My mother is in the stages of passing away right now, and having lost my father and two stepfathers, she is my final parent. I’ve been her guardian for eight years, her primary caregiver for some of that time, always the one ultimately responsible for her well-being. Penny has thrived in her memory care unit for five years, held by a remarkably stable and loving collective of caregivers. It’s Alzheimer’s. She stopped recognizing me more than three years ago, and has needed a wheelchair and hospital bed and two people to move her for most of that time. She’s been on a liquid diet since she got aspiration pneumonia and was hospitalized a few years ago.
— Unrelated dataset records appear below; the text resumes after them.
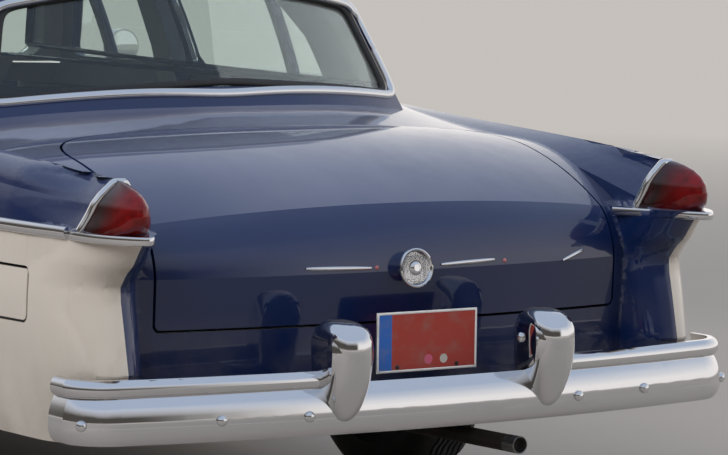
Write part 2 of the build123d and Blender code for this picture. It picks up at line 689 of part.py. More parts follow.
def make_rear():
    """The rear body: quarters, deck surround and tail panel in one piece, and the boot lid."""
    outer = side_solid(REAR_ROWS)
    inner = side_solid(REAR_ROWS, SKIN, SKIN, SILL_Z - 50.0)
    behind = trailing_space()
    tip = Face(Wire([
        ThreePointArc((928, 2430, 300), (905, 2530, 300), (838, 2606, 300)).edge(),
        ThreePointArc((838, 2606, 300), (780, 2530, 300), (758, 2430, 300)).edge(),
        Line((758, 2430, 300), (700, 2430, 300)).edge(),
        Line((700, 2430, 300), (700, 400, 300)).edge(),
        Line((700, 400, 300), (1000, 400, 300)).edge(),
        Line((1000, 400, 300), (1000, 2430, 300)).edge(),
        Line((1000, 2430, 300), (928, 2430, 300)).edge(),
    ]))
    plan = Solid.extrude(tip, Vector(0, 0, 900))
    solid = common(cut(outer, behind), plan)
    hollow = cut(inner, box((600, 1100), (2400, 2800), (200, 1200)))
    pod = cut(solid, hollow, ARCH_BACK)
    pod = cut(pod, box((500, 1100), (0, 1100), (300, SILL_TOP_Z)), *ROOMS)
    pod = max(pod.solids(), key=lambda s: s.volume)

    deck = cut(deck_solid(), deck_solid(LID_T, DECK_FOOT_Z - 40.0, 30.0))
    lid_room = lid_space(GAP)
    rim = cut(deck, lid_room, solid, mirrored(solid), cabin(PILLAR_T, ROOF_T))
    geese = [goose(x, LID_FRONT_Y + LID_HINGE_BACK, LID_HINGE_Z, 1) for x in (-LID_HINGE_X, LID_HINGE_X)]
    body = fuse(rim, cut(pod, flap_space(GAP), neck(NECK_R + 4)), mirrored(pod), *geese, *flap_hinges())
    save("rear_body", max(body.solids(), key=lambda s: s.volume))
    flap = common(cut(outer, side_solid(REAR_ROWS, FLAP_T, FLAP_T, SILL_Z - 50.0)), flap_space(0))
    flap = max(flap.solids(), key=lambda s: s.volume)
    x, y = FLAP_PIN
    for z in FLAP_HINGE_Z:
        flap = cut(flap, box((x - 30, x + 2.2), (FLAP[0][0] - 2, y + 3), (z - 3, z + 3)),
                   rod((x, y, z - 8.5), (x, y, z + 8.5), 1.2 + PIN_PLAY))
    save("fuel_flap", flap)
    lid = common(deck, lid_space())
    for x in (-LID_HINGE_X, LID_HINGE_X):
        lid = cut(lid, *goose_pocket(x, LID_FRONT_Y + LID_HINGE_BACK, LID_HINGE_Z, 1))
    save("boot_lid", max(lid.solids(), key=lambda s: s.volume))


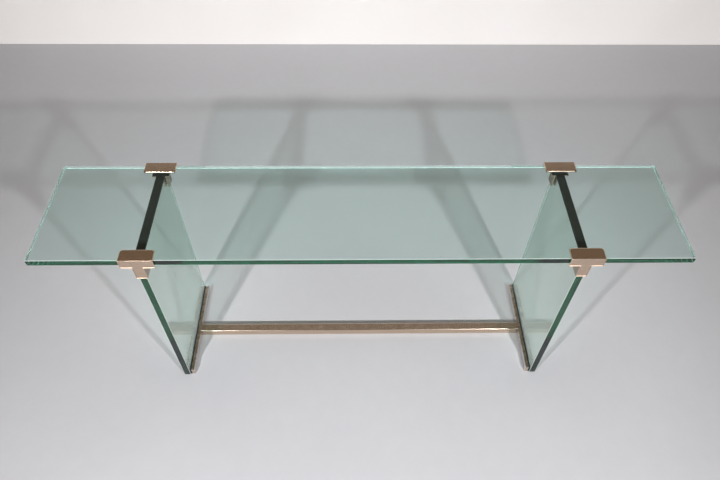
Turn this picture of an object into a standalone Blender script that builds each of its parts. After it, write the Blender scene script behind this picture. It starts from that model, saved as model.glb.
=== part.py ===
"""Glass console table: one rectangular plate of float glass carried by two upright glass
panels.  Four T-shaped metal clamps join the top to the panels, two flat bars run along the
feet of the panels and a square tube joins the bars near mid depth.

Metres, +Z up, +X along the length, +Y away from the front.  The origin is the middle of the
footprint at floor level."""

import math

import bmesh
import bpy
from mathutils import Matrix, Vector

for o in list(bpy.data.objects):
    bpy.data.objects.remove(o, do_unlink=True)
for m in list(bpy.data.meshes):
    bpy.data.meshes.remove(m)
for m in list(bpy.data.materials):
    bpy.data.materials.remove(m)

MM = 0.001

# ---------------------------------------------------------------- driving dimensions (mm)
GAP = 0.3  # running gap between neighbouring pieces
GLASS_T = 19.0  # float glass
TOP_L = 1600.0
TOP_W = 320.0
TOP_Z = 590.0  # upper face of the glass top
TOP_BOTTOM = TOP_Z - GLASS_T
TOP_ARRIS = 1.2

PANEL_SPAN = 1096.0  # over the outer faces of the two panels
PANEL_X = PANEL_SPAN / 2 - GLASS_T / 2  # middle of a panel
PANEL_BOTTOM = 1.5
PANEL_ARRIS = 1.0

LINER_T = 0.8  # black rubber liners between metal and glass
SEAT = GAP + LINER_T + GAP  # glass to metal

# clamp
FLANGE_W = 84.0
FLANGE_T = 4.0
FLANGE_D = 29.5  # from the glass edge inwards
FLANGE_R = 8.0  # inner corners in plan
PLATE_T = 4.0
JAW_T = 4.0
JAW_HALF = 22.5  # half width of the lower jaw behind the front plate
RIM = 1.3  # raised rim round the front field of a clamp
FIELD_DEPTH = 1.1
FIELD_SLOPE = 1.23  # height of the slope at the foot of the field
CHEEK_T = 3.0
CHEEK_D = 26.0
STEM_BOTTOM = 523.5
SLOT_TOP = TOP_Z + SEAT
SLOT_BOTTOM = TOP_BOTTOM - SEAT
FLANGE_TOP = SLOT_TOP + FLANGE_T
JAW_BOTTOM = SLOT_BOTTOM - JAW_T
PANEL_TOP = JAW_BOTTOM - GAP
PLATE_IN = -SEAT  # inner face of the front plate, from the glass edge
PLATE_OUT = PLATE_IN - PLATE_T
CHEEK_IN = GLASS_T / 2 + SEAT
CHEEK_OUT = CHEEK_IN + CHEEK_T
GRUB_D = 5.0  # clamping set screws
GRUB_X = 18.0
GRUB_Y = 17.0
GRUB_Z = 544.0

# base
RAIL_T = 9.5
RAIL_H = 25.0
RAIL_SETBACK = 3.0
TAPE_T = 4.0
TAPE_H = 25.0
TUBE = 25.0
TUBE_Y = -7.0  # the cross bar sits a little in front of the middle
TUBE_WALL = 2.0
PLUG_L = 22.0
SCREW_D = 5.0
SCREW_HEAD_D = 9.6
SCREW_PITCH = 11.0
SCREW_L = 24.0

GLIDE_D = 15.0
GLIDE_T = PANEL_BOTTOM - GAP
GLIDE_INSET = 28.0

PANEL_IN_X = PANEL_X - GLASS_T / 2
TAPE_X0 = PANEL_IN_X - GAP - TAPE_T
RAIL_X1 = TAPE_X0 - GAP
RAIL_X0 = RAIL_X1 - RAIL_T
TUBE_HALF = RAIL_X0 - GAP
BASE_Z0 = PANEL_BOTTOM
BASE_Z1 = BASE_Z0 + RAIL_H


# ---------------------------------------------------------------- materials
def material(name, rgb, rough, metal, alpha=1.0):
    m = bpy.data.materials.new(name)
    m.use_nodes = True
    p = m.node_tree.nodes["Principled BSDF"]
    p.inputs["Base Color"].default_value = (*rgb, 1.0)
    p.inputs["Roughness"].default_value = rough
    p.inputs["Metallic"].default_value = metal
    p.inputs["Alpha"].default_value = alpha
    m.diffuse_color = (*rgb, alpha)
    return m


GLASS_TOP = material("glass_top", (0.36, 0.52, 0.46), 0.04, 0.0)
GLASS_PANEL = material("glass_panel", (0.33, 0.50, 0.43), 0.04, 0.0)
NICKEL = material("satin_nickel", (0.60, 0.51, 0.44), 0.28, 1.0)
NICKEL_BAR = material("nickel_bar", (0.55, 0.47, 0.40), 0.30, 1.0)
LINER = material("black_liner", (0.030, 0.030, 0.032), 0.55, 0.0)
STEEL = material("zinc_steel", (0.58, 0.58, 0.57), 0.32, 1.0)
PLUG = material("raw_steel", (0.38, 0.37, 0.36), 0.45, 1.0)
TAPE = material("bond_tape", (0.035, 0.035, 0.037), 0.60, 0.0)
GLIDE = material("soft_glide", (0.78, 0.78, 0.75), 0.50, 0.0)


# ---------------------------------------------------------------- mesh helpers
def new_box(x0, x1, y0, y1, z0, z1):
    bm = bmesh.new()
    bmesh.ops.create_cube(bm, size=1.0)
    for v in bm.verts:
        v.co = Vector(
            (
                (x0 + x1) / 2 + v.co.x * (x1 - x0),
                (y0 + y1) / 2 + v.co.y * (y1 - y0),
                (z0 + z1) / 2 + v.co.z * (z1 - z0),
            )
        )
    return bm


def pick_edges(bm, test):
    """Edges whose two end points both satisfy test(point)."""
    return [e for e in bm.edges if test(e.verts[0].co) and test(e.verts[1].co)]


def near(a, b, tol=1e-4):
    return abs(a - b) < tol


def round_edges(bm, edges, radius, segments):
    bmesh.ops.bevel(
        bm,
        geom=list(edges),
        offset=radius,
        offset_type="OFFSET",
        segments=segments,
        profile=0.5,
        affect="EDGES",
        clamp_overlap=True,
    )


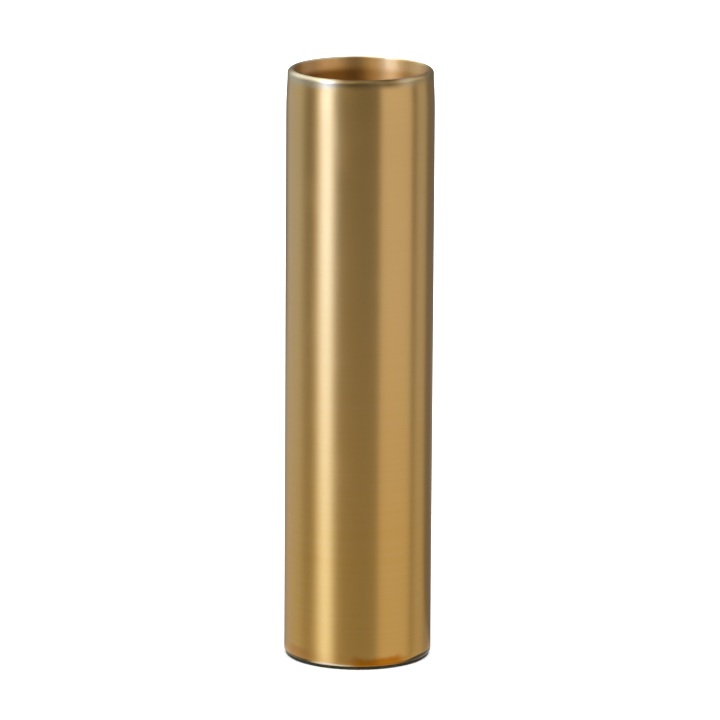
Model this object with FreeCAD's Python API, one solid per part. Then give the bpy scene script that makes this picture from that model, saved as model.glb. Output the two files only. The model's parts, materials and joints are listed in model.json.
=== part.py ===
"""Cylinder candle mould in brass: an open-mouthed tube that lifts off a turned base plug.

The mould stands on its base, mouth up.  Wax is poured in at the mouth, and the dished top
of the plug forms the candle's tip.  The wick goes out through the tapped hole in the middle
of the plug, where a thumb screw on a soft washer nips and seals it.  Two O-rings hold the
plug in the counterbored foot of the tube, and a rubber foot ring lies under both.

Frame: millimetres, +Z up, origin at the centre of the face the mould stands on.
"""

import FreeCAD, Part
import math
import os

OUT = "parts"

# Overall size
HEIGHT = 202.0
TUBE_RADIUS = 25.0
WALL = 2.5
BORE_RADIUS = TUBE_RADIUS - WALL

# Mouth of the tube: the outside is buffed in over the last stretch, then rounded over
BUFFED_LENGTH = 15.5
BUFFED_HOLLOW = 3.5  # the highest part of it, which curves back to upright under the lip
BUFFED_DEPTH = 0.42
LIP_OUTER_ROUND = 1.5
LIP_INNER_ROUND = 0.5
FOOT_EDGE_ROUND = 0.8

# Rubber foot ring, which shows as a thin dark line under the tube
FOOT_THICKNESS = 1.0
FOOT_INSET = 0.6
FOOT_INNER_RADIUS = 19.5
FOOT_EDGE = 0.2

# Seat for the plug in the foot of the tube
SEAT_SHOULDER = 0.6
SEAT_RADIUS = BORE_RADIUS + SEAT_SHOULDER
SEAT_TOP = 15.0
SEAT_LEAD_IN = 0.5

# Base plug
PLUG_CLEARANCE = 0.1
PLUG_RADIUS = SEAT_RADIUS - PLUG_CLEARANCE
PLUG_EDGE = 0.3
PLUG_WALL_INNER_RADIUS = 17.5
PLUG_SKIRT_BOTTOM = 0.4
DISH_RIM_RADIUS = BORE_RADIUS - PLUG_CLEARANCE
DISH_DEPTH = 3.0
DISH_SAG = 0.5
RECESS_CEILING = 8.5
RECESS_FILLET = 1.6
BOSS_RADIUS = 7.5
BOSS_BOTTOM = 6.5
BOSS_FILLET = 1.2

# O-rings, drawn as squeezed between groove and seat
GROOVE_HEIGHTS = {"lower": 4.6, "upper": 11.2}
GROOVE_WIDTH = 2.3
GROOVE_DEPTH = 1.4
O_RING_WIDTH = 1.9
O_RING_CLEARANCE = 0.05

# Wick screw: a right-hand thread of 6 mm with 1 mm pitch
THREAD_PITCH = 1.0
SCREW_CREST_RADIUS = 2.92
SCREW_ROOT_RADIUS = 2.38
THREAD_CLEARANCE = 0.12
THREAD_FLAT = 0.16
THREAD_FLANK = 0.34
SCREW_NOSE_CHAMFER = 0.4
SCREW_END_DEPTH = 0.3  # below the bottom of the dish
SCREW_HEAD_RADIUS = 6.6
SCREW_HEAD_BOTTOM = 1.0
SCREW_HEAD_THICKNESS = 4.0
SCREW_THREAD_START = 6.0
SCREW_THREAD_TURNS = 5
KNURL_COUNT = 40
KNURL_DEPTH = 0.35
KNURL_CHAMFER = 0.5
COIN_SLOT_WIDTH = 1.6
COIN_SLOT_DEPTH = 1.5

# Soft washer under the screw's head
WASHER_RADIUS = 6.2
WASHER_HOLE_RADIUS = 3.15
WASHER_EDGE = 0.25

DISH_BOTTOM = SEAT_TOP - DISH_DEPTH
SCREW_HEAD_TOP = SCREW_HEAD_BOTTOM + SCREW_HEAD_THICKNESS
SCREW_END = DISH_BOTTOM - SCREW_END_DEPTH
EXTRA = 2.0  # how far a cutting tool runs past the face that it cuts
OVERLAP = 0.1  # how far a thread runs into the cylinder that it is joined to
SAME = 1e-6  # two heights or radii closer than this are the same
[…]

Her skin is so fragile, it looks like parchment. She has not spoken in over a year, and when you speak to her by name, her eyes do not move. I do not know how much of the woman who raised me and loved me is still there — no way to know — but it cannot be much.
The last few weeks, she has been eating less and less, losing weight, sleeping more. Hospice nurses and my eternally helpful caregiver friend Laurie tell me she is looking content. This is a wonderful thing, for I do not believe she found much contentment in her life.
A rampant perfectionist, I rarely heard Penny voice her approval of anything, neither me nor my brothers, any aspect of her life, any of her three husbands, the functioning of any organization she participated in. That critical voice is very well internalized for me, and much of my work over the last few decades has been around criticism and contempt.
I hold her in my heart, as she peacefully sleeps, feeling the years of responsibility for her, wondering what it will feel like when she is gone.